──────── COLLECTED DATA

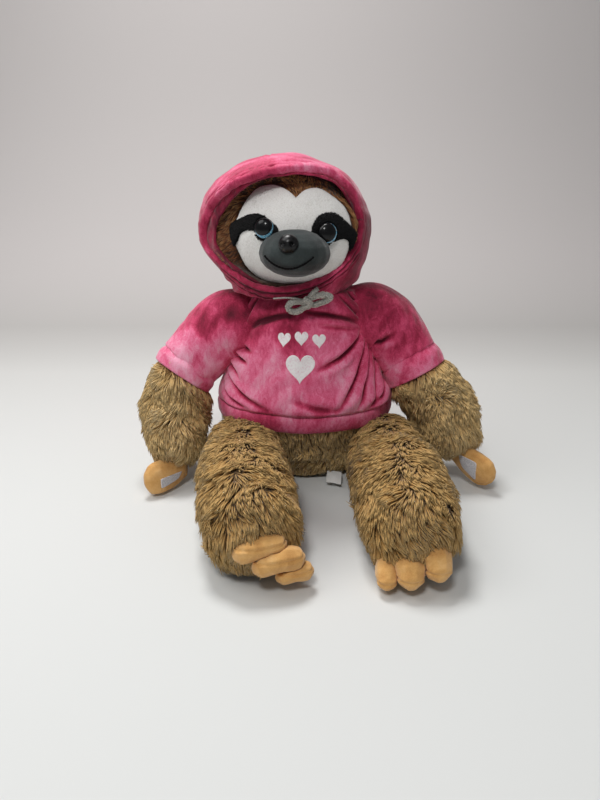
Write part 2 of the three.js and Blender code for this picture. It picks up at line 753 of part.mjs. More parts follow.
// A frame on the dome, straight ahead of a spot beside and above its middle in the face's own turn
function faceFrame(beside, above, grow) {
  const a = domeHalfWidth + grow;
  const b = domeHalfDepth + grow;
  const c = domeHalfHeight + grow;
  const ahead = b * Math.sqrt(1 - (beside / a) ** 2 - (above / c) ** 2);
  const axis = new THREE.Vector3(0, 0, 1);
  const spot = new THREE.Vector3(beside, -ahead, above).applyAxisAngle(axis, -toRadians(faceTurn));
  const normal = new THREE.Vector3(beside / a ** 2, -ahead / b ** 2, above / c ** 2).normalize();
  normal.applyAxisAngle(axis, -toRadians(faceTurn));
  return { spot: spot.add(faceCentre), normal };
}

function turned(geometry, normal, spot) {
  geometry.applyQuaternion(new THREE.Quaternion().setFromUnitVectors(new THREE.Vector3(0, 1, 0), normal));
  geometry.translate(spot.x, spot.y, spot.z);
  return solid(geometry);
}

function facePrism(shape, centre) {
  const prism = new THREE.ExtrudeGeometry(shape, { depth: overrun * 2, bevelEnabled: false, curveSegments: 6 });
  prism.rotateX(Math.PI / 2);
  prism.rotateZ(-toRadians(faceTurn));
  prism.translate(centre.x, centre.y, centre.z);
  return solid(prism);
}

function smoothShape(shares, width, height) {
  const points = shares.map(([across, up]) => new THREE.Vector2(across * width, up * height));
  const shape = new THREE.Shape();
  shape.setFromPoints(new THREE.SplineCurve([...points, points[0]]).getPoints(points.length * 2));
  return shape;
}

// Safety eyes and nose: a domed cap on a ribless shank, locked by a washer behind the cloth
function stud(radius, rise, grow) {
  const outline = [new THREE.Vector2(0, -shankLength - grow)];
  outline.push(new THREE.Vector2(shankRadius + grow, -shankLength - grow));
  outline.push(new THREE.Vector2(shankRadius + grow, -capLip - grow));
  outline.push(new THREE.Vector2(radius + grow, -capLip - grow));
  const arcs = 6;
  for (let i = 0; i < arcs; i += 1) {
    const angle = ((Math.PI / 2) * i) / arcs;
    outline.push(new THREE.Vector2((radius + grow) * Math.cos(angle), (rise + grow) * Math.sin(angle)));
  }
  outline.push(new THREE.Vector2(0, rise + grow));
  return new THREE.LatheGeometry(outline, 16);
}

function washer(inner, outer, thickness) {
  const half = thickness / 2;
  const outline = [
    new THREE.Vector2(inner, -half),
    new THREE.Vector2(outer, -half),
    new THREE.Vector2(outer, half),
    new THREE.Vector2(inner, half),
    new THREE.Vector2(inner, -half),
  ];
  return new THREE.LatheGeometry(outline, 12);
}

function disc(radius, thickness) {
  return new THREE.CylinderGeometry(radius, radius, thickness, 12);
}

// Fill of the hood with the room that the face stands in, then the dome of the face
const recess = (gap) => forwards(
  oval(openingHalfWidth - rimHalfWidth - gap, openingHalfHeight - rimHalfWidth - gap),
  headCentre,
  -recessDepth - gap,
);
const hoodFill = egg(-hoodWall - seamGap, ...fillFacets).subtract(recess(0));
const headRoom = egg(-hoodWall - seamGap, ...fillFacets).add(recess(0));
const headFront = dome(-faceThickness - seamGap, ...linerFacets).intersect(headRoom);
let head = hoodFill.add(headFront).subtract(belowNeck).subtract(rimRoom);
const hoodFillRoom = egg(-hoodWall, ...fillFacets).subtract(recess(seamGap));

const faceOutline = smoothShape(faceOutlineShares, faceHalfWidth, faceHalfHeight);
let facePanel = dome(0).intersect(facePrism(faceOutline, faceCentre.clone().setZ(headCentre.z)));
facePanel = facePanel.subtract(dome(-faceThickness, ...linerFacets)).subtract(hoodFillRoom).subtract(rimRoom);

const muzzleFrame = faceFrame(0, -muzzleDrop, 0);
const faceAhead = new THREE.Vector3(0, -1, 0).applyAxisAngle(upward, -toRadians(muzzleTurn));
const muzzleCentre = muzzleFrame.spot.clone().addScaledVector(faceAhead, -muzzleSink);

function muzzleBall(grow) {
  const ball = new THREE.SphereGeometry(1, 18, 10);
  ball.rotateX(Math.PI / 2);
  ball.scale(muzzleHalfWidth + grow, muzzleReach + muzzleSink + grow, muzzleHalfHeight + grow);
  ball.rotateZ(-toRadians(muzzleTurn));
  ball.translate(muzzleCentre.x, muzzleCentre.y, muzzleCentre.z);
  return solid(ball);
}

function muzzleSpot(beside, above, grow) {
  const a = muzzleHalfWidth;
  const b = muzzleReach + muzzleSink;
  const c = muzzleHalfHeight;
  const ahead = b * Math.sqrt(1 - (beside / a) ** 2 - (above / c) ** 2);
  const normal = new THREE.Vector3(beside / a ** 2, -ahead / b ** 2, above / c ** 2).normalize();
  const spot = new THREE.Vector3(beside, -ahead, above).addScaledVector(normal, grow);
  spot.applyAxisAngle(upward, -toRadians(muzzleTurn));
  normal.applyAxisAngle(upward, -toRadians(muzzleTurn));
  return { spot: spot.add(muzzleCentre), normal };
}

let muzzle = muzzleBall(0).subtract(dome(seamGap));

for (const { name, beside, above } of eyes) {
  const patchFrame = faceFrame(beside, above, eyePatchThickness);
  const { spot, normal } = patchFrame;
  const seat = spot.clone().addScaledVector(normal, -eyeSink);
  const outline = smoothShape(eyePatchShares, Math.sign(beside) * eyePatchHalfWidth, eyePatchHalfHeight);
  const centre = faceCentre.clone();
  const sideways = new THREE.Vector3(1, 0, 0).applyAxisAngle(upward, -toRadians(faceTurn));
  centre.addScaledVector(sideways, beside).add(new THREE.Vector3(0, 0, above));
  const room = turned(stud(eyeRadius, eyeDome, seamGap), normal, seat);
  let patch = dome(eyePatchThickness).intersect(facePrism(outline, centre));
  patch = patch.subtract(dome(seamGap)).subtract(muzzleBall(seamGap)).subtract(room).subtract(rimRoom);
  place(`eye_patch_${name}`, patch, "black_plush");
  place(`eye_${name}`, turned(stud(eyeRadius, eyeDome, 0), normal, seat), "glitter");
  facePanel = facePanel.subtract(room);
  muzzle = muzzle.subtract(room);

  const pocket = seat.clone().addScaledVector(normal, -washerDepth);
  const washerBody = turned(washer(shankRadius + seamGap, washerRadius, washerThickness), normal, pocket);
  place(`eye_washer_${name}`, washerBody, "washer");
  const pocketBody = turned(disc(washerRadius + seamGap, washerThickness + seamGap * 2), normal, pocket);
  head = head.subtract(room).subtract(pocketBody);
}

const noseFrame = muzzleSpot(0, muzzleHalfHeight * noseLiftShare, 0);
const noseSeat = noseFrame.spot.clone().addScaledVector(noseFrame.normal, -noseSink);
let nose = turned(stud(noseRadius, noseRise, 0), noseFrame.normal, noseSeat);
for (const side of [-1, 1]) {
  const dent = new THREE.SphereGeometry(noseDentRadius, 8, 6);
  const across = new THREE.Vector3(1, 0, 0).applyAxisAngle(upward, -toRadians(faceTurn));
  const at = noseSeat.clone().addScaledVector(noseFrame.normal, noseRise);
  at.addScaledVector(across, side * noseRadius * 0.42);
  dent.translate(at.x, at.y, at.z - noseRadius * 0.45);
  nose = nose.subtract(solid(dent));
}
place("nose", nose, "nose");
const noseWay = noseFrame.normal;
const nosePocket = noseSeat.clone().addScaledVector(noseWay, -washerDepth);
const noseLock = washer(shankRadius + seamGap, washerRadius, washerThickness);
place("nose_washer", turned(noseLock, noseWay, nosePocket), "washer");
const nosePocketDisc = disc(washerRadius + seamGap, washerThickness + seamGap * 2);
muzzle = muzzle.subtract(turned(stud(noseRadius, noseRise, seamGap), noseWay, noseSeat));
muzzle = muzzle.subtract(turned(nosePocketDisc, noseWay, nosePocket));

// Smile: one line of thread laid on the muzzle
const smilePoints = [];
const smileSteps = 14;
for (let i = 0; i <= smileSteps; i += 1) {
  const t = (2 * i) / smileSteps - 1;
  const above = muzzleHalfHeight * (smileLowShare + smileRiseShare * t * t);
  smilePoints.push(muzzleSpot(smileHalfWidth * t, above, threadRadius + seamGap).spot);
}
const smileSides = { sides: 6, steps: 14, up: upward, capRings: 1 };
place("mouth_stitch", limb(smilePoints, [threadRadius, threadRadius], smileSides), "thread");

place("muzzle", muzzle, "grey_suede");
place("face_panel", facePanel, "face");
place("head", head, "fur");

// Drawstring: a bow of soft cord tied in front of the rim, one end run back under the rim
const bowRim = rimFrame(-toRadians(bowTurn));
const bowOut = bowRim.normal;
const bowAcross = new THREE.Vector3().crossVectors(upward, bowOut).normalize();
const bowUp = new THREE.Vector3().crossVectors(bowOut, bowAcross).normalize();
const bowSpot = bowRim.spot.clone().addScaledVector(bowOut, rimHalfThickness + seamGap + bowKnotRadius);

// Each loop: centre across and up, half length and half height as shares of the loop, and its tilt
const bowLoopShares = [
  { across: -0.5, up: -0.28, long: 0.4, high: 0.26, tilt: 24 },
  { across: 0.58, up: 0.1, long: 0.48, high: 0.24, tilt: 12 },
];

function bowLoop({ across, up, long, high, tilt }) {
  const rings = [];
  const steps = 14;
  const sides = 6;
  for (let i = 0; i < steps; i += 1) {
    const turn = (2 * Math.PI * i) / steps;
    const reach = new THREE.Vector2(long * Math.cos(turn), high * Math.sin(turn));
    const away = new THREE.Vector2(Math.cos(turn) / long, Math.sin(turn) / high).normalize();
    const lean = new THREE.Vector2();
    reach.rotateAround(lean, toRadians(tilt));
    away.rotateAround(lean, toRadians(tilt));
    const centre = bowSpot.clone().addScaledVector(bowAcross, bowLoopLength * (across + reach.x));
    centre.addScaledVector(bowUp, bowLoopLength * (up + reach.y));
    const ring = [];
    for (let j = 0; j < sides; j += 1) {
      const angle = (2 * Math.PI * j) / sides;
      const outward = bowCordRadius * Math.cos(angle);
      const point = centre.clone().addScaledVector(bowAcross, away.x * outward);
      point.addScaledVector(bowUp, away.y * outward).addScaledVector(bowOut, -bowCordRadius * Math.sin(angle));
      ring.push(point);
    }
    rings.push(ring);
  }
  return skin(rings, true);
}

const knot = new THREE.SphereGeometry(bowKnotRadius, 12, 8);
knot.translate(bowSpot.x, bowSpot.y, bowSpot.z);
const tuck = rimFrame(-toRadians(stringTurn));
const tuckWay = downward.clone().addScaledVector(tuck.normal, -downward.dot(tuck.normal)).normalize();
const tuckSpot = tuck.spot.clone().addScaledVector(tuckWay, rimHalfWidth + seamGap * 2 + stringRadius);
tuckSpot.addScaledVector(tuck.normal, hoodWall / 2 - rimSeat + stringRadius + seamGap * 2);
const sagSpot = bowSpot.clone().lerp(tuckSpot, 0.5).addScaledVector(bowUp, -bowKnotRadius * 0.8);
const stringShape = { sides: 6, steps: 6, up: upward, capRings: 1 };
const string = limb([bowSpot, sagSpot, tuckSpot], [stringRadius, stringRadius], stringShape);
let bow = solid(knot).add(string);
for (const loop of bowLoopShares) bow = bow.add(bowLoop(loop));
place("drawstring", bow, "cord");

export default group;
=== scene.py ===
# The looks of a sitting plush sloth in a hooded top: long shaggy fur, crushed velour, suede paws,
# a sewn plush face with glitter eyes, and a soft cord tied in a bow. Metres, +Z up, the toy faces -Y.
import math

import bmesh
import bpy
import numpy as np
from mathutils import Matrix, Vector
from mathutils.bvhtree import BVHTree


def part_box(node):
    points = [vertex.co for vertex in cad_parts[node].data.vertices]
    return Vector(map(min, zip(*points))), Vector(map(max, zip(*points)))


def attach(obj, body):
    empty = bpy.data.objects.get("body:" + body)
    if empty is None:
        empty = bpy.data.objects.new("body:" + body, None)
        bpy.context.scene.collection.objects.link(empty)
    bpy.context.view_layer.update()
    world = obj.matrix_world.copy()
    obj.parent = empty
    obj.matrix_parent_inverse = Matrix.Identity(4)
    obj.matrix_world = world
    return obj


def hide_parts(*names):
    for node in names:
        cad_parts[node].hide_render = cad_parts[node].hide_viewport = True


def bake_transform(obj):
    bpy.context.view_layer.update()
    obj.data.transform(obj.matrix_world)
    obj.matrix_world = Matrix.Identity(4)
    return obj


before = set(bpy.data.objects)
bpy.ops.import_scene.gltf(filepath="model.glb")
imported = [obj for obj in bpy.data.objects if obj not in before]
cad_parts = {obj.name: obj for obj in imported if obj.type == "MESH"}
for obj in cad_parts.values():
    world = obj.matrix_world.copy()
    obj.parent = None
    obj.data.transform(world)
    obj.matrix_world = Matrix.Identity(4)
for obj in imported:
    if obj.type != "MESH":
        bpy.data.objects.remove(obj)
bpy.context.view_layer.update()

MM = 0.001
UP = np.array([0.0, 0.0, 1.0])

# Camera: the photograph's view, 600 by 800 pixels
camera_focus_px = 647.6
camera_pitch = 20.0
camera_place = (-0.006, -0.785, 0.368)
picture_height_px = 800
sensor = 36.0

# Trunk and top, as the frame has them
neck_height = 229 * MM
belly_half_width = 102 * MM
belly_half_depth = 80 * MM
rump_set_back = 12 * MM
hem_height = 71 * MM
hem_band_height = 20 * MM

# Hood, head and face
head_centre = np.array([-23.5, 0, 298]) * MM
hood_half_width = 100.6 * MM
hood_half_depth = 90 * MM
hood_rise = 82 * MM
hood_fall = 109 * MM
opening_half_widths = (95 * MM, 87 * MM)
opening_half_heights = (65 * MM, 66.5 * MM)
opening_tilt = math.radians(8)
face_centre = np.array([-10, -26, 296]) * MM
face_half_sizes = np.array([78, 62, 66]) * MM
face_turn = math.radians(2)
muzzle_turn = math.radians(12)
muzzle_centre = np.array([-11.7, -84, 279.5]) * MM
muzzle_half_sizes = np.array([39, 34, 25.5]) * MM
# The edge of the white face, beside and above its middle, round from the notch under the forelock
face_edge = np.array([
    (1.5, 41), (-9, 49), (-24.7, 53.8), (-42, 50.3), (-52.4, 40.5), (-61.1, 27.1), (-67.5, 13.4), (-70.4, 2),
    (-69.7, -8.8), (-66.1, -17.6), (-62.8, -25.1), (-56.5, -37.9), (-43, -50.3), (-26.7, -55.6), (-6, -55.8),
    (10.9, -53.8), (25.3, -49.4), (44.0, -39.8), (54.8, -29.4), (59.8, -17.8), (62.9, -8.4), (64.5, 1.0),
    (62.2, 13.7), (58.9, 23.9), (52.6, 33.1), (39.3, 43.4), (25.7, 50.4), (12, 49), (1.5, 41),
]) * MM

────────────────

Locate the string "empty" in the listing above and copy every line where it occurs.

    empty = bpy.data.objects.get("body:" + body)
    if empty is None:
        empty = bpy.data.objects.new("body:" + body, None)
        bpy.context.scene.collection.objects.link(empty)
    obj.parent = empty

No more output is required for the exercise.